Nos quieren hacer creer —como con tantas cosas— que siempre fue así, que es un derecho o una tradición. No es cierto. Mark Chapman, el chiflado tejano que mató a John Lennon para hacerse famoso, sigue con su famosa prisión perpetua en una cárcel de Nueva York. Mehmet Ali Ağca, el fascista turco que trató de asesinar a Juan Pablo II en pleno Vaticano, se pasó 30 años preso y ahora se dedica a predicar la verdadera religión, cualquiera sea. John Hinckley, que tiroteó a Ronald Reagan y a sus custodios, fue internado 35 años en un psiquiátrico y, ya en su casa, intenta vender sus canciones de paz y amor y se deja entrevistar por periodistas que quieren saber qué habrá pensado Thomas Crooks hace unos días, cuando disparó sobre el crooked Trump. Es, por supuesto, imposible saberlo porque lo abatieron en segundos —y me intriga mucho si murió creyendo que lo había logrado. Es posible preguntárselo a Hinckley porque aquel día de 1981 un agente se le echó encima para evitar que lo mataran como a Harvey Lee Oswald, el asesino de Kennedy, que se llevó sus secretos a la tumba. En esos días había algunos que aún querían saber.
Grosso modo, la licencia para matar se extendió por Occidente tras la gran entrada en escena del “terrorismo” en septiembre de 2001. A partir de ese crimen brutal, los estados democráticos, que en su mayoría habían condenado la pena de muerte, la restituyeron de hecho para los “terroristas”. Quizá la mejor imagen de ese cambio sea esa foto muy oficial que distribuyó en 2011 la Casa Blanca para mostrar al gran presidente gran demócrata Obama mirando en directo la eficacia con que sus muchachos asesinaban a Bin Laden en una casa afgana donde vivía con su familia.
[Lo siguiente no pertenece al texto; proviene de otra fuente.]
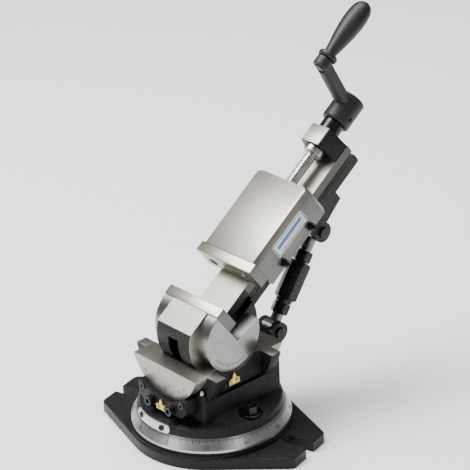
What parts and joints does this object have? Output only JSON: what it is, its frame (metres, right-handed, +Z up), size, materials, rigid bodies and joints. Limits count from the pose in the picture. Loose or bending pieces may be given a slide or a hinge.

La imagen fue esa y la palabra, en castellano, fue abatir. Si tienen ganas de buscar un rato verán la cantidad de personas que las armas de nuestros estados han abatido estos últimos años. Abatir, ahora, en nuestras lenguas, significa matar a alguien que un policía o un soldado han decidido que se lo merece. A veces porque es un peligro inminente para otros, otras porque ha hecho algo muy malo muy malo —aunque ya no pueda hacerlo más.
Abatir sería un sinónimo de ejecutar si a ejecutar se le sacara toda esa parte engorrosa en que se reúne un tribunal, un fiscal acusa, un defensor defiende, testigos atestiguan, se consulta la ley, se debate y decide. Aquí la decisión está tomada de antemano: tenemos derecho a matar a los que consideramos una amenaza para nuestras vidas. El ojo por párpado, diente por funda sería la expresión de nuestros tiempos.
Y lo que más me impresiona es la unanimidad: la facilidad con que nuestros medios escriben abatir y nuestros locutores dicen abatir y nosotros mismos retomamos la idea: esa gente merece la muerte y debe conseguirla sin más trámite. Por ahora suele ser limitado: se lo hacen a los “terroristas”. Por eso lo justifican millones de ciudadanos que dicen a mí no me va a pasar yo no soy terrorista si hacen cagadas que se jodan. Y así, sin proclamarlo, recuperamos la pena de muerte discrecional, semiautomática.
Todo eso informa la palabra abatir, últimamente. El castellano es rico y sabio: se puede ser y estar. Ser abatido se ha vuelto, por desgracia, un signo de los tiempos. Estar abatido por esos signos y esos tiempos parece mucho menos habitual, y así nos sigue yendo.